The issue of the consequences of cuts to the legal aid budget has been highlighted for some time but inevitably it has taken a while before they begin to bite in a widespread way. Lack of legal aid in immigration courts has led to children having to represent themselves. Even where legal aid is available, the cuts have led to a shortage of legal aid lawyers (whose fees have been cut), impacting on housing disputes and causing homelessness.

These are amongst many of the (presumably) unintended consequences of the reform of legal aid provision and serve as an illustration of that concept, discussed in my book (pp. 26-31). But they are of a particular sort. As with the organization of prisons, discussed in another post, or in the superficially very different but in this respect similar case of the organization of dental services, they impact primarily upon the marginal and/or demonized: the poor (obviously), immigrants and asylum seekers, those accused of crimes, those on the edge of homelessness, the (largely) women who suffer domestic abuse. In fact, it is perhaps because the latter group is not confined to the socially marginal that the government have now launched an emergency review of the problem?
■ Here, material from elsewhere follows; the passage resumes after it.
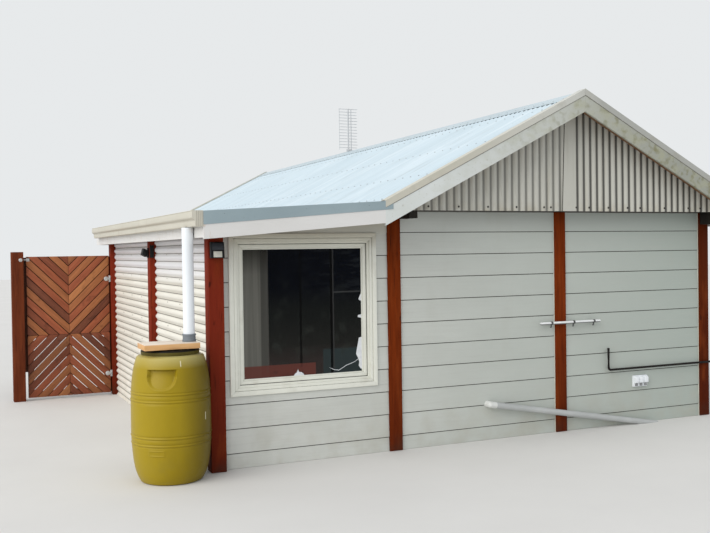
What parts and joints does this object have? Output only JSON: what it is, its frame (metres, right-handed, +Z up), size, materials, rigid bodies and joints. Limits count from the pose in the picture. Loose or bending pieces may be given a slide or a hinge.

It doesn’t seem an outrageous proposition that justice should be available to all. It’s not even particularly expensive to provide it. Although the cuts to the legal aid budget have been large in percentage terms, the absolute amount (£200-£300M a year) is quite trivial in the context of overall government spending. The effects are huge, not just on the individuals affected but on the wider sense of a civil society to which law and justice are both fundamental and paramount.